Enhancing the anti-wear performance of graphene sheets embedded carbon films through interface nanotexture fabricated on the substrate

The effect and mechanism of surface texture on friction have been extensively explored, such as storing the abrasive and reducing the real contact area. However, studying the impact of the interface texture remains crucial, especially as the texture size approaches the nanoscale. In the present work, the silicon substrate with different parameters nanotexture was fabricated using a metal-assisted chemical etching process, and the graphene sheets embedded carbon (GSEC) film was deposited on the nanotextured substrate via a low-energy electron irradiation process to produce the interface nanotextured carbon films. After the addition of the interface nanotexture, the tribological performance of carbon films exhibited significant enhancement, with the degree of improvement being influenced by the parameters of the interface nanotexture.
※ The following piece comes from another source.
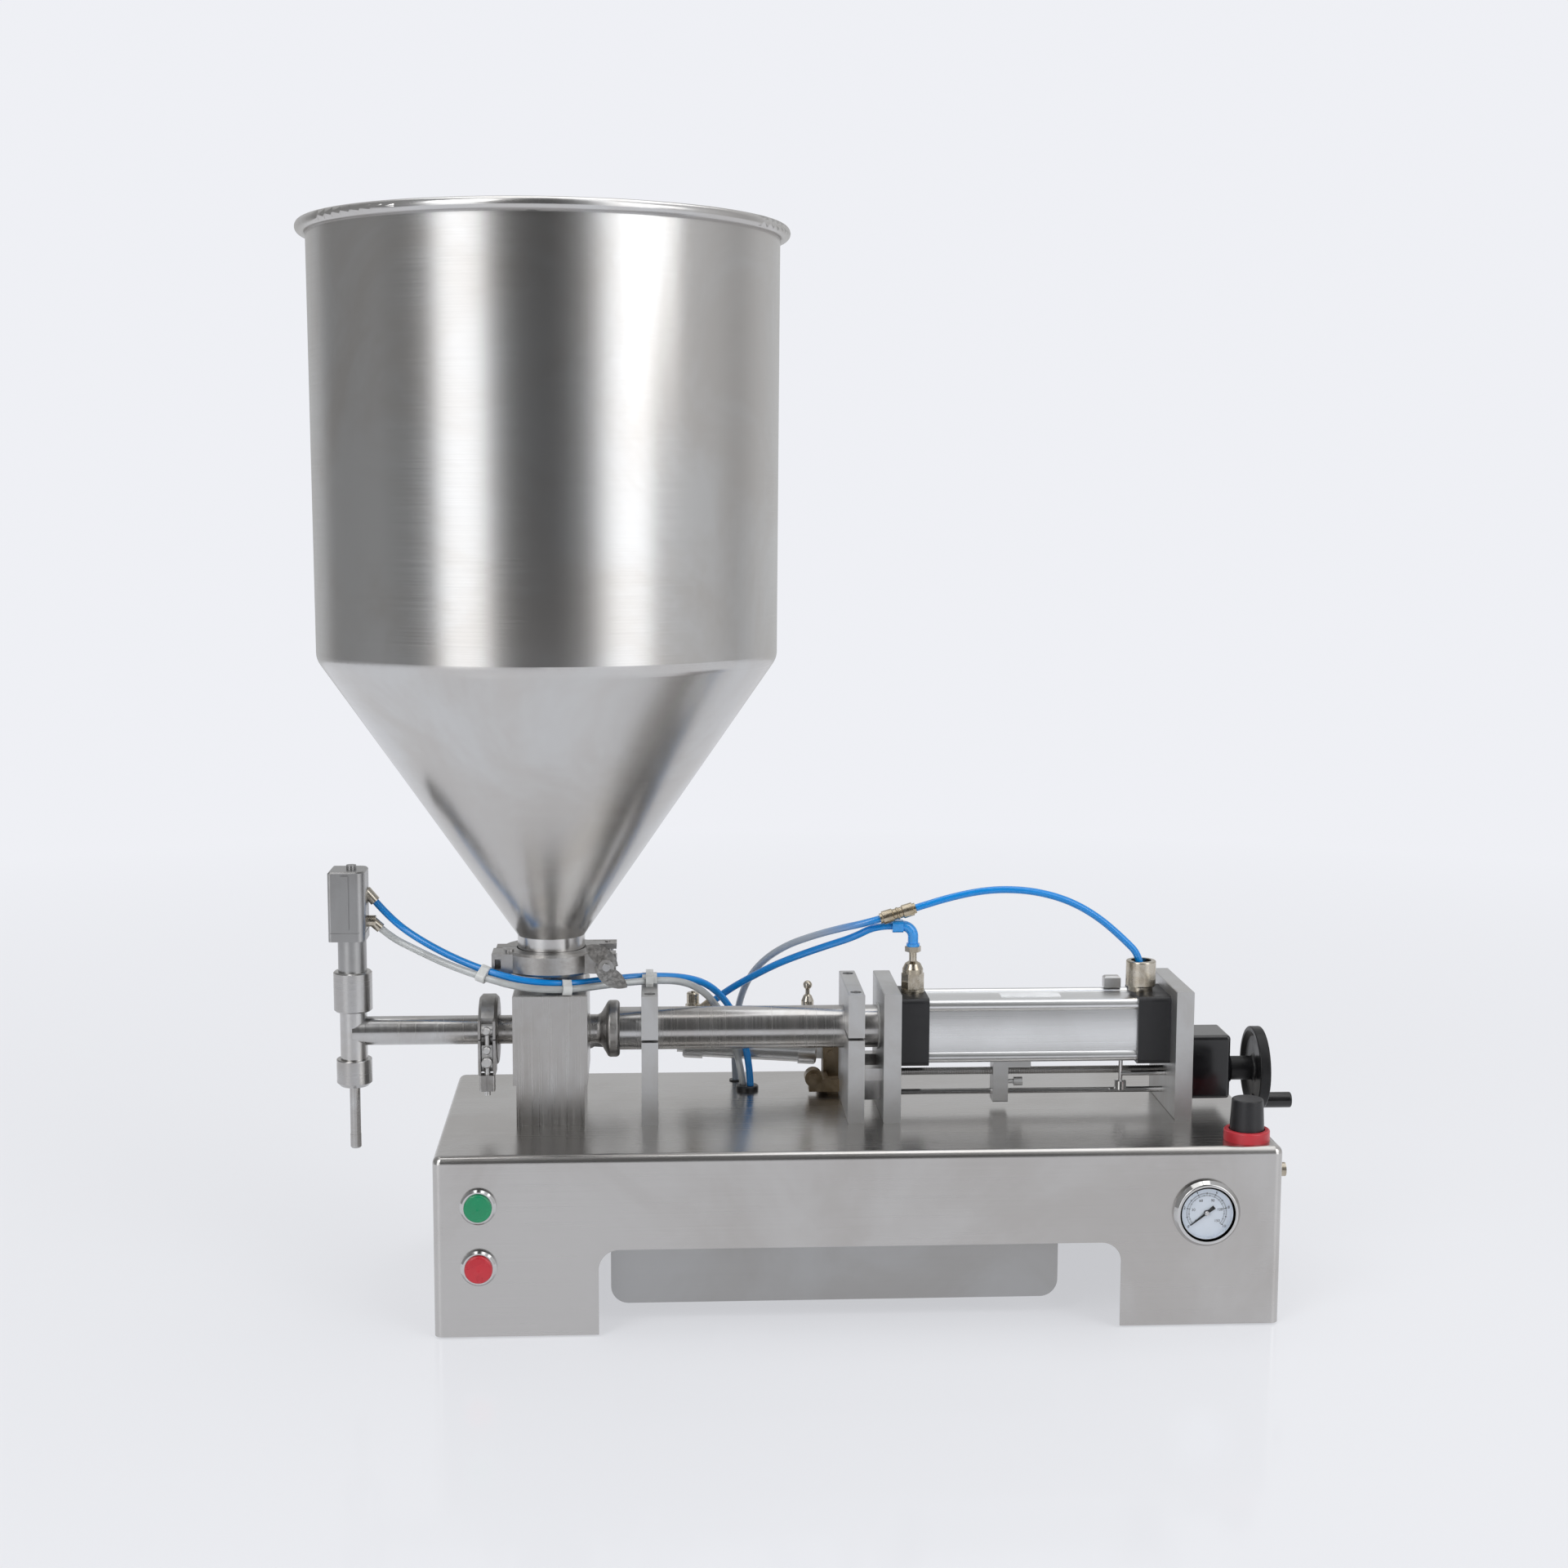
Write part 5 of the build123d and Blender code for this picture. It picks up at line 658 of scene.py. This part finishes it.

A super-low wear rate was achieved, with a value of 6.54 ± 0.70 × 10⁻⁸ mm³/N m. The improved tribological performance is due to the enhancement of film-substrate adhesion strength facilitated by interface nanotexture, and its role in promoting the rapid formation of a stable transfer film on the counter-grinding ball. The carbon film with nanotexture displays a small size of the abrasive particles, which contributes to the stabilization of the friction process.